Ingredients

  • 1 cup granulated sugar
  • 1 cup brown sugar
  • 1 cup vegetable oil
  • 3 extra large eggs
  • 3 cups all purpose flour
  • 2 teaspoons baking soda
  • 1 1/2 teaspoons ground cinnamon
  • 1 1/2 teaspoons ground nutmeg
  • 1/2 teaspoon salt
  • 1/4 teaspoon ground cloves
  • 15 ounces canned pumpkin
  • 24 teaspoons Nutella
  • 2 cups roughly chopped pecans

Method

  • In a large bowl, combine sugar and oil until blended. Add eggs, one at a time, beating well after each addition. In a separate bowl, combine flour, baking soda, cinnamon, nutmeg, salt, cloves and pudding mix; add to egg mixture alternately with pumpkin, beating well after each addition.
  • Line two 12-cup cupcake pans with cupcake liners. Fill each cup 1/3 full with the pumpkin batter.

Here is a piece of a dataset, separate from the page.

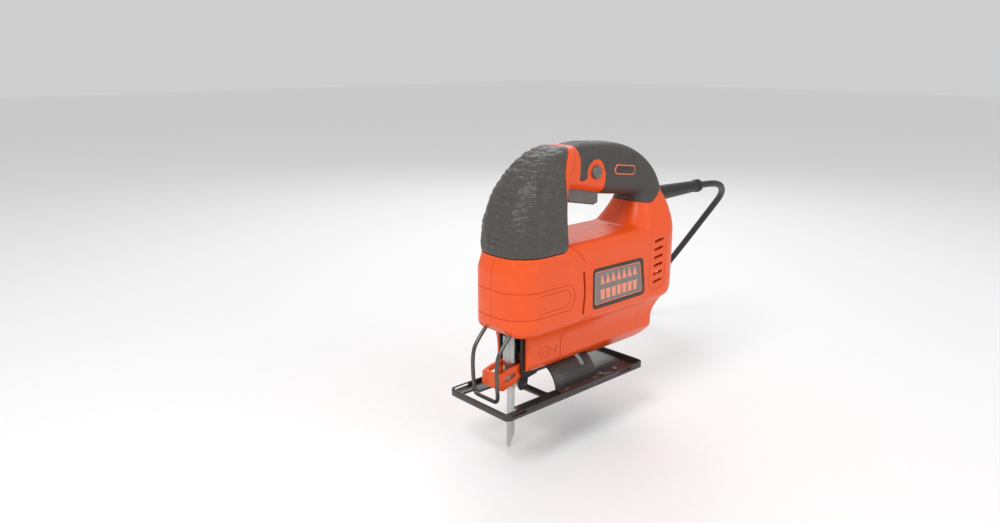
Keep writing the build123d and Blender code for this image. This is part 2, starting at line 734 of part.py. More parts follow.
def make_armature():
    """Shaft with its cut pinion, laminated core, windings, commutator and fan."""
    with BuildPart() as shaft:
        add(rod(
            (GEAR_FRONT + GEAR_WIDTH + 1.5, 0, MOTOR_Z), (1, 0, 0), SHAFT_R, 104 - GEAR_FRONT - GEAR_WIDTH - 1.5))
        pinion_plane = Plane(origin=(GEAR_FRONT - 1, 0, MOTOR_Z), x_dir=(0, 1, 0), z_dir=(1, 0, 0))
        add(toothed(PINION_TEETH, 90 + 180 / PINION_TEETH, pinion_plane, GEAR_WIDTH + 3))
    save(shaft.part, "armature_shaft")
    slots = 12
    with BuildPart() as core:
        add(rod((FIELD_FRONT + 1, 0, MOTOR_Z), (1, 0, 0), 15.6, 42, SHAFT_R))
        with BuildSketch(Plane(origin=(FIELD_FRONT + 1, 0, MOTOR_Z), x_dir=(0, 1, 0), z_dir=(1, 0, 0))):
            with PolarLocations(11.5, slots):
                Rectangle(6, 2.6)
            with PolarLocations(15, slots):
                Rectangle(2.6, 1.2)
        extrude(amount=42, mode=Mode.SUBTRACT)
    save(core.part, "armature_core")
    with BuildPart() as windings:
        with BuildSketch(Plane(origin=(FIELD_FRONT + 1, 0, MOTOR_Z), x_dir=(0, 1, 0), z_dir=(1, 0, 0))):
            with PolarLocations(11.5, slots):
                Rectangle(6, 2.6)
        extrude(amount=42)
        for x in (FIELD_FRONT - 4.5, FIELD_FRONT + 43):
            add(rod((x, 0, MOTOR_Z), (1, 0, 0), 13.8, 5.5, 7))
    save(windings.part, "armature_windings")
    with BuildPart() as commutator:
        add(rod((73, 0, MOTOR_Z), (1, 0, 0), 9.0, 12, SHAFT_R))
        with BuildSketch(Plane(origin=(75, 0, MOTOR_Z), x_dir=(0, 1, 0), z_dir=(1, 0, 0))):
            with PolarLocations(8.8, 24):
                Rectangle(1.6, 0.4)
        extrude(amount=12, mode=Mode.SUBTRACT)
    save(commutator.part, "commutator")
    with BuildPart() as fan:
        add(rod((1, 0, MOTOR_Z), (1, 0, 0), 7, 9, SHAFT_R))
        add(rod((8.5, 0, MOTOR_Z), (1, 0, 0), 22, 1.5, SHAFT_R))
        with BuildSketch(Plane(origin=(2.5, 0, MOTOR_Z), x_dir=(0, 1, 0), z_dir=(1, 0, 0))):
            with PolarLocations(16, 11):
                Rectangle(12, 1.2, rotation=24)
        extrude(amount=6)
    save(fan.part, "cooling_fan")


def make_drive_gear():
    """The gear on its axle, with the crank pin and its roller at the bottom of the turn."""
    with BuildPart() as gear:
        gear_plane = Plane(origin=(GEAR_FRONT, 0, GEAR_Z), x_dir=(0, 1, 0), z_dir=(1, 0, 0))
        add(toothed(GEAR_TEETH, -90, gear_plane, GEAR_WIDTH))
        with BuildSketch(gear_plane):
            Circle(SHAFT_R + RUN)
            with Locations((0, -CRANK_R)):
                Circle(CRANK_PIN_R - 0.5)
            with PolarLocations(11.6, 3, start_angle=30):
                Circle(2.6)
        extrude(amount=GEAR_WIDTH, mode=Mode.SUBTRACT)
    save(gear.part, "drive_gear")
    with BuildPart() as pin:
        add(rod((GEAR_FRONT, 0, GEAR_Z - CRANK_R), (1, 0, 0), CRANK_PIN_R - 0.5, GEAR_WIDTH))
        add(rod((GEAR_FRONT - 12.5, 0, GEAR_Z - CRANK_R), (1, 0, 0), CRANK_PIN_R, 12.5))
    save(pin.part, "crank_pin")
    save(rod((GEAR_FRONT - 12, 0, GEAR_Z - CRANK_R), (1, 0, 0), ROLLER_OUT, 8, CRANK_PIN_R), "crank_roller")


# --- plunger ------------------------------------------------------------------------------------
def blade_slot():
    """The slot that takes the blade's shank."""
    with BuildPart() as made:
        with Locations(((BLADE_FRONT + BLADE_BACK) / 2, 0, (CLAMP_LOW + SHANK_TOP) / 2)):
            Box(BLADE_BACK - BLADE_FRONT, 2 * BLADE_HALF, SHANK_TOP - CLAMP_LOW + 0.2)
    return made.part


def make_plunger():
    """Reciprocating rod with its yoke and the blade clamp."""
    low = 40.0
    with BuildPart() as bar:
        add(rod((PLUNGER_X, 0, low), (0, 0, 1), PLUNGER_R, PLUNGER_TOP - low))
        chamfer(bar.faces().sort_by(Axis.Z)[-1].edges(), 1)
        add(blade_slot(), mode=Mode.SUBTRACT)
    save(bar.part, "plunger")
    slot_z = GEAR_Z - CRANK_R
    slot_half = ROLLER_OUT + YOKE_PLAY
    with BuildPart() as yoke:
        with BuildSketch(Plane.YZ.offset(-40)):
            with Locations((0, slot_z)):
                RectangleRounded(2 * (CRANK_R + ROLLER_OUT + 4.6), 2 * (slot_half + 3.6), 4)
                Rectangle(2 * (CRANK_R + ROLLER_OUT + 0.5), 2 * slot_half, mode=Mode.SUBTRACT)
        extrude(amount=7)
        add(block(PLUNGER_X - 7.4, -38, 8, slot_z - 10.4, slot_z + 10.4))
        add(
            block(-41.2, -30, CRANK_R + ROLLER_OUT + 0.5, slot_z - slot_half, slot_z + slot_half),
            mode=Mode.SUBTRACT)
        add(rod((PLUNGER_X, 0, 60), (0, 0, 1), PLUNGER_R, 60), mode=Mode.SUBTRACT)
    save(yoke.part, "yoke")
    with BuildPart() as clamp:
        add(rod((PLUNGER_X, 0, CLAMP_LOW), (0, 0, 1), CLAMP_R, CLAMP_TOP - CLAMP_LOW))
        chamfer(clamp.faces().sort_by(Axis.Z)[0].edges(), 1.2)
        add(rod((PLUNGER_X, 0, low), (0, 0, 1), PLUNGER_R, 20), mode=Mode.SUBTRACT)
        for side in (-1, 1):
            add(rod((LEVER_X, side * 3.6, LEVER_Z), (0, side, 0), 1.7, LEVER_HALF - 3.6))
        add(blade_slot(), mode=Mode.SUBTRACT)
    save(clamp.part, "blade_clamp")


def make_blade():
    """T-shank blade with its teeth forward, cutting on the up stroke."""
    pitch = 2.6
    heel = 14.0
    count = 18
    points = [(BLADE_FRONT + 1.1, SHANK_TOP), (BLADE_BACK, SHANK_TOP), (BLADE_BACK, SHANK_TOP - 3),
              (BLADE_BACK - 1.2, SHANK_TOP - 5), (BLADE_BACK - 1.2, 36), (BLADE_BACK, 32),
              (BLADE_BACK, BLADE_TIP + 11), (BLADE_FRONT + 2.2, BLADE_TIP)]
    for tooth in range(count):
        root = BLADE_TIP + 2 + tooth * pitch
        points += [(BLADE_FRONT + 1.3, root), (BLADE_FRONT, root + pitch - 0.3)]
    points += [(BLADE_FRONT + 0.9, heel), (BLADE_FRONT + 0.9, 32), (BLADE_FRONT + 2, 36),
               (BLADE_FRONT + 2, SHANK_TOP - 5),
               (BLADE_FRONT, SHANK_TOP - 3.5), (BLADE_FRONT, SHANK_TOP - 2)]
    with BuildPart() as blade:
        with BuildSketch(Plane.XZ):
            with BuildLine():
                Polyline(*points, close=True)
            make_face()
        extrude(amount=BLADE_HALF, both=True)
    save(blade.part, "saw_blade")


def make_lever():
    """Two slotted arms joined by a bar in front, pivoted on the clamp's trunnions."""
    arms = [
        (-39.2, 21.6), (-39.2, 27), (-44, 29.5), (-58, 27.5), (-67.5, 24.5), (-68, 13.5), (-64, 12), (-52, 15),
        (-43, 20.2)]
    with BuildPart() as lever:
        add(side_plate(arms, LEVER_HALF, 1.2))
        add(side_plate([(-30, 10), (-30, 32), (-64.6, 32), (-64.6, 10)], LEVER_HALF - 3), mode=Mode.SUBTRACT)
        with BuildSketch(Plane.XZ.offset(LEVER_HALF + 1)):
            with Locations((LEVER_X, LEVER_Z)):
                Circle(1.7 + RUN)
            with Locations((-56, 21.3)):
                SlotOverall(12, 5, rotation=12)
        extrude(amount=-2 * LEVER_HALF - 2, mode=Mode.SUBTRACT)
    save(lever.part, "clamp_lever")


# --- controls -----------------------------------------------------------------------------------
def make_trigger():
    """Trigger bar in the underside of the handle, its face ribbed across."""
    face = [(43.7, 171.5), (6.8, 171.5), (6.8, 158), (9, 153.5)]
    ribs_on_face = 9
    for rib in range(ribs_on_face):
        x = 10 + rib * 3.5
        z = 153.3 - 0.19 * (x - 10)
        face += [(x, z), (x + 1.2, z - 1.1), (x + 2.4, z - 0.3)]
    face += [(43.7, 148.5)]
    with BuildPart() as trigger:
        add(side_plate(face, 8.6))
        chamfer(trigger.faces().filter_by(Axis.Y).edges().group_by(Axis.Z)[0], 0.4)
    save(trigger.part, "trigger")


def make_lock_button():
    """The round button on the left that holds the trigger in."""
    with BuildPart() as button:
        add(rod((LOCK_X, -20.2, LOCK_Z), (0, 1, 0), LOCK_R, 8))
        fillet(button.faces().sort_by(Axis.Y)[0].edges(), 1.6)
    save(button.part, "lock_button")


def make_support_roller():
    """Grooved steel roller that backs the blade."""
    with BuildPart() as roller:
        add(rod((ROLLER_X, -ROLLER_HALF, ROLLER_Z), (0, 1, 0), ROLLER_R, 2 * ROLLER_HALF, 1.5 + RUN))
        with BuildSketch(Plane.XZ.offset(1.0)):
            with Locations((ROLLER_X, ROLLER_Z)):
                Circle(ROLLER_R + 1)
                Circle(ROLLER_R - 0.6, mode=Mode.SUBTRACT)
        extrude(amount=-2, mode=Mode.SUBTRACT)
    save(roller.part, "support_roller")


# --- mains lead ---------------------------------------------------------------------------------
def bend_radii(route):
    """The arc for each point of a route: 0.45 of the shorter run over the tangent of half the turn."""
    points = [Vector(*point) for point in route]
    radii = []
    for before, here, after in zip(points, points[1:], points[2:]):
        first, second = here - before, after - here
        turn = math.radians(first.get_angle(second))
        radii.append(0.45 * min(first.length, second.length) / math.tan(turn / 2))
    return radii


def make_tube(route, name):
    """A stretch of the lead as straight runs joined by tangent arcs."""
    radii = bend_radii(route)
    with BuildPart() as tube:
        with BuildLine() as path:
            FilletPolyline(*route, radius=radii)
        length = path.wires()[0].length
        with BuildSketch(Plane(origin=path.line @ 0, z_dir=path.line % 0)):
            Circle(CORD_R)
        sweep()
    ideal = math.pi * CORD_R**2 * length
    print(name, "arcs", [round(radius) for radius in radii])
    print(name, "length", round(length, 1), "volume against section", round(tube.part.volume / ideal, 4))
    save(tube.part, name)
    return length


def make_lead():
    """The lead's free stretch, its coil, the tail to the plug, the tie and the plug."""
    free = make_tube(CORD_ROUTE, "cord")
    tail = make_tube(TAIL_ROUTE, "cord_tail")
    turns = math.tau * (3 * (COIL_OUT + COIL_IN) + COIL_IN)
    print("whole lead outside the guard", round(free + tail + turns), "mm, of which coiled", round(turns))
    with BuildPart() as coil:
        with BuildSketch(Plane.XZ):
            with BuildLine():
                low, step, top = FLOOR_Z, FLOOR_Z + 6 * CORD_R, FLOOR_Z + 8 * CORD_R
                Polyline((COIL_IN - CORD_R, low), (COIL_OUT + CORD_R, low), (COIL_OUT + CORD_R, step),
                         (COIL_R, step), (COIL_R, top), (COIL_IN - CORD_R, top), close=True)
            make_face()
        revolve(axis=Axis.Z)
    save(coil.part.moved(Location((*COIL_CENTRE, 0))), "cord_coil")
    band = 0.8
    with BuildPart() as tie:
        with BuildSketch(Plane.XZ.offset(-5)):
            with BuildLine():
                Polyline((COIL_IN - CORD_R - band, low - band), (COIL_OUT + CORD_R + band, low - band),
                         (COIL_OUT + CORD_R + band, step + band), (COIL_R + band, step + band),
                         (COIL_R + band, top + band), (COIL_IN - CORD_R - band, top + band), close=True)
            make_face()
        extrude(amount=10)
        add(coil.part, mode=Mode.SUBTRACT)
    save(tie.part.moved(Location((*COIL_CENTRE, 0), (0, 0, -65))), "cord_tie")
    with BuildPart() as plug:
        with BuildSketch(Plane.YZ) as neck:
            RectangleRounded(14, 11, 4)
        with BuildSketch(Plane.YZ.offset(12)) as shoulder:
            RectangleRounded(30, 17, 7)
        loft()
        with BuildSketch(Plane.YZ.offset(12)):
            RectangleRounded(30, 17, 7)
        extrude(amount=24)
        with BuildSketch(Plane.YZ.offset(36)):
            with Locations((-9.5, 0), (9.5, 0)):
                Circle(2.4)
        extrude(amount=19)
    last, end = TAIL_ROUTE[-2:]
    heading = math.degrees(math.atan2(end[1] - last[1], end[0] - last[0]))
    save(plug.part.moved(Location(end, (0, 0, heading))), "plug")


if __name__ == "__main__":
    write_halves(casing(), "housing_left", "housing_right")
    write_halves(nose_grip(), "nose_grip_left", "nose_grip_right")
    write_halves(handle_grip(), "handle_grip_left", "handle_grip_right")
    make_badges()
    make_case_screws()
    make_wire_guard()
    make_roller_fork()
    make_dust_channel()
    make_plunger_bearings()
    make_gearbox_plate()
    make_motor_bearings()
    make_stator()
    make_brushes()
    make_switch()
    make_bevel_lock()
    make_cord_guard()
    make_shoe()
    make_armature()
    make_drive_gear()
    make_plunger()
    make_blade()
    make_lever()
    make_trigger()
    make_lock_button()
    make_support_roller()
    make_lead()
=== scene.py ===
"""Looks of a corded jigsaw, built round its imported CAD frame.

Every length in this file is in metres unless its name ends in mm. The frame has +Z up, the saw cuts towards -X, and
-Y is the operator's left. The casing is made as one smooth body, cut into its shells and rubber skins, and dressed.
"""

from __future__ import annotations

import json
import logging
import math
from dataclasses import dataclass, field
from enum import Enum
from typing import Any, Callable, Iterable, Sequence

import bpy
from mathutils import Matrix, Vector, noise

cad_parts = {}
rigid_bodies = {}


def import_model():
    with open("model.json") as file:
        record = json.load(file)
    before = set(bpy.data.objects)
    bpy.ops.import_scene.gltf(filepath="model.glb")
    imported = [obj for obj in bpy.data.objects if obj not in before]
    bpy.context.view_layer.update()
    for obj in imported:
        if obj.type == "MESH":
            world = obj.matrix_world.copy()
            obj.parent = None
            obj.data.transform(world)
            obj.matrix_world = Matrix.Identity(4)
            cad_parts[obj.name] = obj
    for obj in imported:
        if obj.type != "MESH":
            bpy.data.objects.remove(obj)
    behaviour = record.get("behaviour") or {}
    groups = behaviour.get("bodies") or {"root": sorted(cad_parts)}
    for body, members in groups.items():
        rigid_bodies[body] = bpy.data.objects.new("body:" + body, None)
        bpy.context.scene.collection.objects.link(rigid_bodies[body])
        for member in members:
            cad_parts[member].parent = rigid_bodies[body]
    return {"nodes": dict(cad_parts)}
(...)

Place 1 teaspoon of Nutella in the middle of each cup on top of the pumpkin batter.
  • Using a toothpick, swirl each dollop of Nutella slightly into the batter. Top each cup with more batter until they are filled 3/4 full. Top each cupcake with pecans completely covering the batter. Pack the pecans in tight because they will spread out once the batter rises a bit. Bake each pan for 25 minutes. Cool for 20 minutes and then remove from pan and cool completely.
  • Store in an airtight container for up to five days.